Configure timeout values appropriate for your network topology and workload characteristics.
Use different timeout profiles for interactive queries (short) and batch operations (long).
Monitor ZooKeeper latency and session health proactively, as ZooKeeper issues often manifest as timeouts.
Implement retry logic in client applications for transient timeout errors.
Use max_execution_time_leaf to set per-shard timeouts in distributed queries, preventing a single slow shard from blocking the entire query.
Keep ClickHouse nodes and ZooKeeper in the same network zone to minimize latency.

Frequently Asked Questions

Q: How do I distinguish between different types of timeouts?
A: The full error message and stack trace provide context. Query timeouts typically mention max_execution_time, connection timeouts reference specific host addresses, and lock timeouts mention the table or operation being waited on. Checking system.query_log also helps identify the timeout source.

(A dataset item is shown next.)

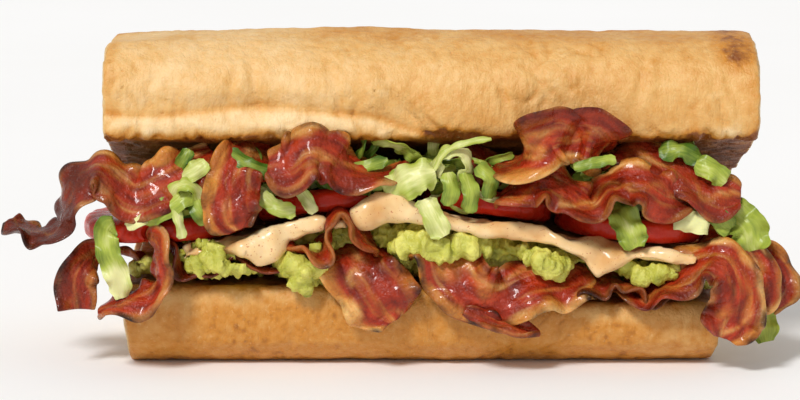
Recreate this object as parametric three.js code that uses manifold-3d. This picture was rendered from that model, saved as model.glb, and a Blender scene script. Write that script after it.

Q: Can a timeout on one shard cause the entire distributed query to fail?
A: Yes. By default, a distributed query fails if any shard times out. You can use skip_unavailable_shards = 1 to continue with available shards, though results will be incomplete.

Q: Should I set very high timeouts to avoid this error?
A: Not as a general practice. Timeouts exist to prevent runaway operations from consuming resources indefinitely. Instead, investigate why operations are slow and address the root cause, while setting timeouts to reasonable values for your environment.

Q: Do timeouts apply to INSERT operations?
A: Yes. Insert operations can time out due to send_timeout, connection issues, or lock waits if another operation holds an exclusive lock on the target table. Long-running inserts into replicated tables may also time out waiting for ZooKeeper acknowledgment.